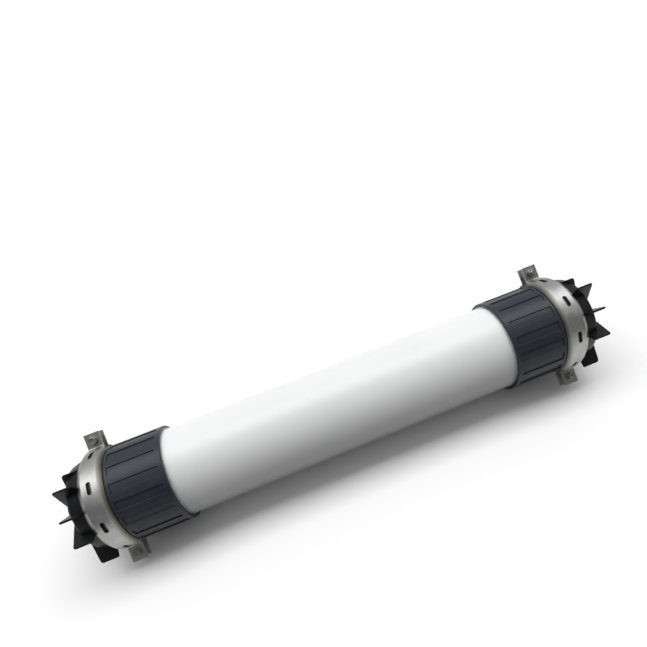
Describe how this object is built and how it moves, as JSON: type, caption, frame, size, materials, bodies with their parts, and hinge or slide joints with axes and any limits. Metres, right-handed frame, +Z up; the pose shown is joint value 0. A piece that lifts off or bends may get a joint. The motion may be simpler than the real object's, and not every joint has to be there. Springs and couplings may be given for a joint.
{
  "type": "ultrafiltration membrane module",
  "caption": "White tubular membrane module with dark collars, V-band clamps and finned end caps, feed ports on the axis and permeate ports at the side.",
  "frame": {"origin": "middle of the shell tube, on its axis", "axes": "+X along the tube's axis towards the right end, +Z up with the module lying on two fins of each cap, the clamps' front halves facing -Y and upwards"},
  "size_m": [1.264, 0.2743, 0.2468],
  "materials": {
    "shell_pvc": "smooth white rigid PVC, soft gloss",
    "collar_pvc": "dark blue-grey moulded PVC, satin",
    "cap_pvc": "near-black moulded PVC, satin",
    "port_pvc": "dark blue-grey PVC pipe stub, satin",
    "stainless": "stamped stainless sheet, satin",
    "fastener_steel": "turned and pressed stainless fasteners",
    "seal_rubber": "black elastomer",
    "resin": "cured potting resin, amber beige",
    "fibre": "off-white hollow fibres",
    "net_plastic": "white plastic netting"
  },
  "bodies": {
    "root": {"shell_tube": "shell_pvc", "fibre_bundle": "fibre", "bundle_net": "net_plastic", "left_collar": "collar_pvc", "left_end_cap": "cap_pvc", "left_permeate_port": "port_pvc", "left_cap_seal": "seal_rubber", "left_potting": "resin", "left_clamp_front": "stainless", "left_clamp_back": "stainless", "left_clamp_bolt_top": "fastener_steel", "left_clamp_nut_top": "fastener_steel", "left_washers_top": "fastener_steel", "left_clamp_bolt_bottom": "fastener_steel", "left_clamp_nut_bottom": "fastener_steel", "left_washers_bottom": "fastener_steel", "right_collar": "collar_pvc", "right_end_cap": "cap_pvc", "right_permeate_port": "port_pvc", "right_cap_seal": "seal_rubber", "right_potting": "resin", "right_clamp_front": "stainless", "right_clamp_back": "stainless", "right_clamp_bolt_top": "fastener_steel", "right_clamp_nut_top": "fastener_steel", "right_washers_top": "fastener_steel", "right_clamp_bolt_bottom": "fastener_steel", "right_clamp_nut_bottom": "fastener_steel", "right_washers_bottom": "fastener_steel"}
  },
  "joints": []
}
▬▬▬
§ **PROBLEM DETAILS**: Reproduce the listing in full. Keep it exactly as written.

§ **WRITTEN REPLY**:
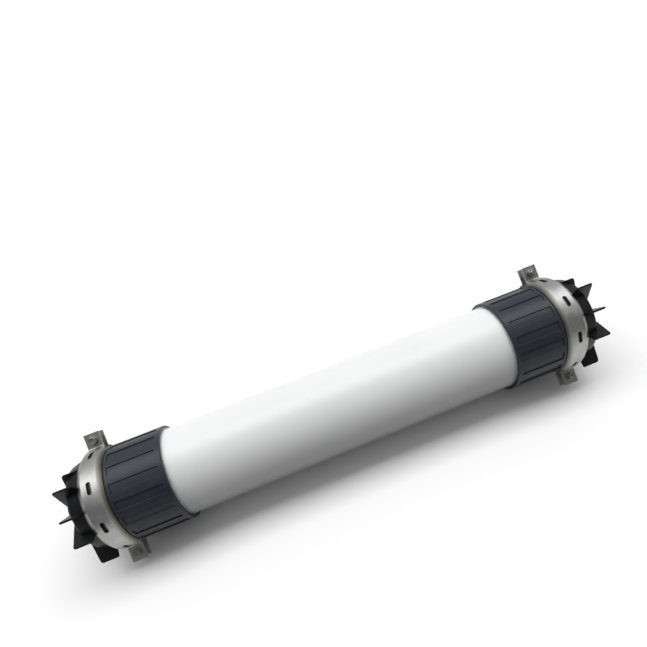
Describe how this object is built and how it moves, as JSON: type, caption, frame, size, materials, bodies with their parts, and hinge or slide joints with axes and any limits. Metres, right-handed frame, +Z up; the pose shown is joint value 0. A piece that lifts off or bends may get a joint. The motion may be simpler than the real object's, and not every joint has to be there. Springs and couplings may be given for a joint.
{
  "type": "ultrafiltration membrane module",
  "caption": "White tubular membrane module with dark collars, V-band clamps and finned end caps, feed ports on the axis and permeate ports at the side.",
  "frame": {"origin": "middle of the shell tube, on its axis", "axes": "+X along the tube's axis towards the right end, +Z up with the module lying on two fins of each cap, the clamps' front halves facing -Y and upwards"},
  "size_m": [1.264, 0.2743, 0.2468],
  "materials": {
    "shell_pvc": "smooth white rigid PVC, soft gloss",
    "collar_pvc": "dark blue-grey moulded PVC, satin",
    "cap_pvc": "near-black moulded PVC, satin",
    "port_pvc": "dark blue-grey PVC pipe stub, satin",
    "stainless": "stamped stainless sheet, satin",
    "fastener_steel": "turned and pressed stainless fasteners",
    "seal_rubber": "black elastomer",
    "resin": "cured potting resin, amber beige",
    "fibre": "off-white hollow fibres",
    "net_plastic": "white plastic netting"
  },
  "bodies": {
    "root": {"shell_tube": "shell_pvc", "fibre_bundle": "fibre", "bundle_net": "net_plastic", "left_collar": "collar_pvc", "left_end_cap": "cap_pvc", "left_permeate_port": "port_pvc", "left_cap_seal": "seal_rubber", "left_potting": "resin", "left_clamp_front": "stainless", "left_clamp_back": "stainless", "left_clamp_bolt_top": "fastener_steel", "left_clamp_nut_top": "fastener_steel", "left_washers_top": "fastener_steel", "left_clamp_bolt_bottom": "fastener_steel", "left_clamp_nut_bottom": "fastener_steel", "left_washers_bottom": "fastener_steel", "right_collar": "collar_pvc", "right_end_cap": "cap_pvc", "right_permeate_port": "port_pvc", "right_cap_seal": "seal_rubber", "right_potting": "resin", "right_clamp_front": "stainless", "right_clamp_back": "stainless", "right_clamp_bolt_top": "fastener_steel", "right_clamp_nut_top": "fastener_steel", "right_washers_top": "fastener_steel", "right_clamp_bolt_bottom": "fastener_steel", "right_clamp_nut_bottom": "fastener_steel", "right_washers_bottom": "fastener_steel"}
  },
  "joints": []
}